Q. Last year, we hired a rental car from Europcar. When we returned it, the company flagged a scuff mark on the chrome door-guard as new damage. My wife hadn't checked the car closely when she picked it up, so we don't know if it was there already. Following Europcar's "rental guide matrix" for how much repairs should cost, the manager debited a £250 excess damage as a "deposit", but my wife was promised it would only cost £60 to £80 once Europcar repaired the chrome strip. Europcar now refuses to refund any money, even though its claims department has no record that it repaired the car, let alone what it cost. We have been frequent customers and now pay extra to avoid an excess, but it will lose a regular customer if it continues to treat people this way. JT, Cambridge.
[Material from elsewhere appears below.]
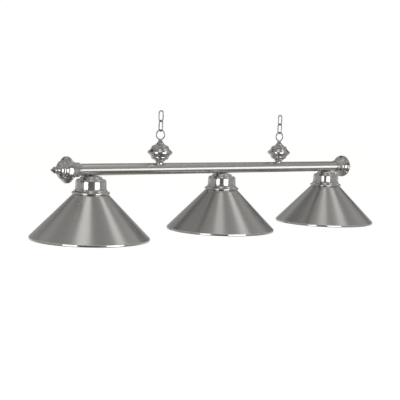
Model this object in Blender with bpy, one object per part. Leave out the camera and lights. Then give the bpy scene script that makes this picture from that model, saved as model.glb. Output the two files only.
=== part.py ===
"""A three-shade billiard lamp that hangs from two short chains.

Metres, +Z up. The bar runs along X. The origin is midway between the two top links, at the
height where their hooks would bear. Run it in Blender 4.5, from the text editor or the command line.
"""

import math

import bmesh
import bpy
from mathutils import Matrix

# Driving dimensions, in metres.
GAP = 0.0003  # between pieces that touch

ROD_Z = -0.178  # height of the bar's centre line
TUBE_RADIUS = 0.0178
TUBE_WALL = 0.0015
TUBE_HALF = 0.6020
TUBE_SIDES = 24
BUSHING_BORE = 0.0034
BUSHING_FLANGE = 0.0074

LAMP_SPACING = 0.5334
HANGER_X = 0.272
END_RIM_X = 0.6215  # plane of the end caps' widest rim

BELL_RIM = 0.0390
BELL_LENGTH = 0.0322
BELL_WALL = 0.0015
BELL_NECK = 0.0120
UPPER_NECK = 0.0095  # the hanger's top bell, where it meets the loop's stem
SLEEVE_NECK = 0.0205
SLEEVE_BORE = 0.0188
BELL_SIDES = 12

KNOB_LENGTH = 0.0215
COLLAR_RADIUS = 0.0205
COLLAR_LENGTH = 0.0095

WIRE = 0.0020  # radius of the chain and loop wire
LINK_LENGTH = 0.0380
LINK_WIDTH = 0.0210
LOOP_RADIUS = 0.0170
LOOP_DEPTH = 0.0131  # from the middle of the eye down to where its wire closes
STEM_RADIUS = 0.0057
STEM_BORE = 0.0034

NIPPLE_RADIUS = 0.0050
NIPPLE_BORE = 0.0035
HOLE_RADIUS = 0.0054
NIPPLE_SIDES = 8
NUT_RADIUS = 0.0085
NUT_HEIGHT = 0.0055

CAP_RADIUS = 0.0462
CAP_LIP = 0.0565
CAP_WALL = 0.0012
CAP_SIDES = 16
SHADE_TOP_Z = -0.0700  # below the bar's centre line
SHADE_NECK = 0.0520
SHADE_RADIUS = 0.1778
SHADE_DROP = 0.1277
SHADE_WALL = 0.0010
SHADE_BEND = 0.0015
BAND_HEIGHT = 0.0065
BAND_WALL = 0.0022
SHADE_SIDES = 28

SOCKET_RADIUS = 0.0195
SOCKET_FLANGE = 0.0245
SOCKET_BOTTOM = -0.1010
SHELL_RADIUS = 0.0146
BASE_RADIUS = 0.0131
BULB_RADIUS = 0.0300
BULB_LENGTH = 0.0800
SOCKET_SIDES = 12

SIDES = {"left": -1, "right": 1}
LAMPS = {"left": -1, "middle": 0, "right": 1}


# Materials


def material(name, colour, metallic, roughness):
    """A Principled material in one colour."""
    made = bpy.data.materials.new(name)
    made.use_nodes = True
    shader = made.node_tree.nodes["Principled BSDF"]
    shader.inputs["Base Color"].default_value = (*colour, 1.0)
    shader.inputs["Metallic"].default_value = metallic
    shader.inputs["Roughness"].default_value = roughness
    return made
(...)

A. Europcar accepts it should only have retained £55, not the £235 it actually kept – it says the £250 figure you quote is wrong. It apologises and has refunded to your credit card account the £180 wrongly retained.



Q. I was approached by a company that produces calendars, Colour Banners, to advertise my services as a piano teacher. I paid for the advertisement, £229.13, by Bank of Scotland MasterCard, in October 2006. I was promised that the calendar would be distributed to students at Bromley College, which is in the catchment area for my work. But there is no evidence that the calendar was ever distributed. The only service I received was a "mock-up" of the calendar. I cannot get any satisfaction from Colour Banners. DH, London.



A. We asked Bank of Scotland to investigate your complaint and consider a refund on your credit card, and we arranged for you to show your paperwork to the bank. But as the contract appears to be perfectly valid, Bank of Scotland has no grounds for making a refund. Colour Banners insists that it distributed 2,000 calendars through Bromley College and has provided us with a copy of its agreement with Bromley College to do this. Colour Banners says that Bromley College accepts that it received the calendars and placed these in student common-rooms, for students to decide whether they wanted them. But Colour Banners concedes that there may not have been many students who took the calendars and that, as a result, it accepts that you got no work from the advertising.

We also spoke with Bromley College, which says it is not in a position to confirm or deny receiving the calendars, which would have been delivered about 15 months ago. Colour Banners says it has "done everything we are supposed to do" and so will not make a refund. It would have been willing to provide you with a free advertisement in the next calendar – except that your repeated complaints to Bromley College have led to it refusing to distribute the calendar in future, and so your local version of the calendar will not be published in future.

If you remain dissatisfied, your only option is to take legal action against Colour Banners, but it is not clear that you have grounds for this or any prospect of success. You should probably just accept that advertising is not always successful.



Q. In 2006, I successfully applied to British Gas for a £60 rebate for senior citizens on low income or state benefits. I have only received £30 of this for 2006 and none of the £60 I am due for 2007. I also have a grievance with British Gas that it transferred my electricity account from Southern Electric without my knowledge or consent. I managed to get the account restored with Southern Electric, but requests for compensation have been rejected. ET, London.



A. British Gas is sending you £30 compensation for its errors and has now processed the due rebates. It has also transferred you on to its Winter Warmer package, which provides the low-income elderly with further rebates and the offer of grants for home insulation.



Q. My wife took out car insurance in December last year with the RAC. Her car was hit outside the house by an unknown car, leaving the car's side wing damaged and the driver's door unable to be opened. We reported the damage to the RAC, requesting to have it repaired soon. We were advised that the engineer would contact us to inspect the car within three working days to enable the repair to be authorised. But the engineer never contacted us, despite my calls every day. SH, by email.



A. Norwich Union, which operates the RAC insurance service, says it took a week for its engineer to contact your wife and accepts the service was unacceptable. It apologises and has sent your wife flowers to say sorry.